Here the fragment ends. The destruction of those who fall away from the sect is threatened in other places; it will suffice to quote the most important (19 5 ff.):

Upon all those who reject the commandments and the statutes, the deserts of the wicked shall be requited when God visits the earth, when the word comes to pass which was written by Zechariah the prophet, “Sword, awake against my shepherd and against the man that is my fellow, saith God; smite the shepherd, and let the sheep be scattered, and I will turn my hand against the little ones” (Zech. 13 7). But those who observe it (sc. the obligations of the covenant) are “the poor of the flock” (Zech. 11 7). These shall escape at the end of the visitation, but the former (sc. those who reject the commandments) shall be given over to the sword when the Anointed of Aaron and Israel comes, as it was at the end of the first visitation, of which God said by Ezekiel that a mark should be made on the foreheads of them that sigh and cry, [pg 344] and the rest were delivered to the sword that executes the judgment of the covenant. And so shall the judgment be of all who enter into his covenant and do not hold firmly by these statutes, they shall be visited even with extermination by the hand of Belial. This is the day in which God will visit, as he spoke, “The princes of Judah are become like men who remove the boundary; on them will I pour out my fury like water” (Hos. 5 10). For they entered into the covenant of repentance, but did not turn aside from the way of faithless men, and wallowed in ways of fornication and in unrighteous gain, and avenging themselves and bearing a grudge against one another.

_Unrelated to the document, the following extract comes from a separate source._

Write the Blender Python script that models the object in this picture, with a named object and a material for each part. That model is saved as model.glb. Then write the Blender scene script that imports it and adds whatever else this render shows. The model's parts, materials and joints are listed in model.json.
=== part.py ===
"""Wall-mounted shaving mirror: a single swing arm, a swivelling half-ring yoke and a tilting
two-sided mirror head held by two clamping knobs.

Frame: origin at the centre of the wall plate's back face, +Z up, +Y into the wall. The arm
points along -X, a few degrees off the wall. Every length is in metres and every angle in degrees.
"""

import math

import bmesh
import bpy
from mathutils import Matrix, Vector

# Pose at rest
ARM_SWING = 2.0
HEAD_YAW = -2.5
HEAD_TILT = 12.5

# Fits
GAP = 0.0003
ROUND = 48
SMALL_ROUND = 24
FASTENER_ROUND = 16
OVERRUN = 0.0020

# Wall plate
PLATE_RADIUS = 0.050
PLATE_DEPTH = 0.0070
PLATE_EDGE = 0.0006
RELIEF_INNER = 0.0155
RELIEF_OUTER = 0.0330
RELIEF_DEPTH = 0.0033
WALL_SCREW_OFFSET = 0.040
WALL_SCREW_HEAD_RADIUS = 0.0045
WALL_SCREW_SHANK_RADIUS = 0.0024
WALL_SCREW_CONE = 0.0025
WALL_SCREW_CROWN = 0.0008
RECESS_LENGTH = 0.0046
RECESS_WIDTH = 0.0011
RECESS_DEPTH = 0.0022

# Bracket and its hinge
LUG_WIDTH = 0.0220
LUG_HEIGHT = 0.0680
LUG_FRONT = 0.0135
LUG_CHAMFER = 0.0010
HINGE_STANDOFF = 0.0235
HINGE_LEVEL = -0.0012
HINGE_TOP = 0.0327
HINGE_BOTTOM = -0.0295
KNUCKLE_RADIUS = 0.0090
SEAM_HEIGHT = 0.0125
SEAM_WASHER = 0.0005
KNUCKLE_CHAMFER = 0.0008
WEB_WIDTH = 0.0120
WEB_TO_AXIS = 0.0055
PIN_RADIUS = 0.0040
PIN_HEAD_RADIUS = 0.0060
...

It is possible, of course, that the judgment of the heathen world, which looms so large in most of the apocalypses, may have had a place in parts of the book now lost, but if it had been a very important feature in the expectation of the sect we should hardly fail to find at least allusions to it in the pages in our hands. The author is almost exclusively interested in the sect itself, in the division which had rent it, and in polemics against laxer interpretations of the law. This limitation of the horizon is characteristically sectarian, and may suggest, moreover, as has been said above, that the writer is not far removed in time from the split in the new organization.

The polemic is especially pointed against certain opponents who are described as “those who build a wall and plaster it with stucco” (4 19; 8 12).[33] They follow a commandment (ṣau); probably connoting, as in Hosea 5 11, from which the phrase is taken, an arbitrary rule of their own, a commandment of men.[34] God hates them, his anger is kindled against them (8 18). These “builders” are false teachers; Biblical denunciations of the false prophets are applied to them. (See especially 8 12 f.) Points in which their teaching is particularly assailed are that they allow polygamy and the remarriage of divorced persons during the life of the other party, and hold it lawful for a man to marry his niece; [pg 345] that they defile the sanctuary by the laxity of some of their rules and practice about sexual uncleanness; they presume blasphemously to impugn the “statutes of the covenant of God” (the legislation of the sect), declaring that they are not right, and saying abominable things about them (4 20-5 14). The positions so hotly denounced, especially in the matter of marriage and divorce, are those of the Palestinian rabbis as we know them in the Mishna and kindred works, and in so far as the Pharisees had a dominating influence in the schools of the law they may be regarded as in a peculiar sense the object of this invective, which is, however, sweeping enough to include all rabbinical Judaism. Such verses as Isaiah 50 11 and 59 4 ff. are hurled at them; they are compared to Johanneh and his brother, whom Belial raised up against Moses (5 17 ff.).[35]

The sect prohibited polygamy, which they stigmatized as fornication, arguing from the creation—“a male and a female created he them” (cf. Matt. 19 4), and from the story of the flood—“by pairs they went into the ark,” and from the law which forbade the prince to multiply wives unto himself (Deut. 17 17), that is, as they understood it, to take more than one wife. To forestall an objection, it is added: “But David had not read in the sealed book of the law which was in the ark, for it was not opened in Israel from the time of the death of Eleazar and Joshua and the elders who worshipped the Astartes, but was hidden and not brought to light until Zadok arose” (5 2-5; see below, p. [359]).

Marriage with another woman while a man had a divorced wife living was apparently put in the same category with having two wives at the same time (4 20 f.; cf. Matt. 5 31 f.). Marriage with a niece (brother's or sister's daughter) they treated as incest, reasoning that marriage between a woman and her uncle stood on all fours with marriage between a man and his aunt, which was expressly forbidden as within the prohibited degrees of kinship.[36] The three snares of Belial by which he ensnared Israel [pg 346] are fornication (that is, plural or incestuous unions), wealth (that is, unrighteous gain), and the pollution of the sanctuary (4 15 f.; cf. 5 6 f.).[37]

The same rigorous tendency which appears in the attitude of the sect in regard to marriage pervades the whole legal part of the work before us. The rules for the observance of the Sabbath (10 14-11 21) will make this clear.

Concerning the Sabbath, to keep it as it is prescribed.

1. On the sixth day no man shall do any work from the time when the disk of the sun is distant from the western portal[38] by its diameter (?); for this is what he said: Observe the Sabbath day to hallow it.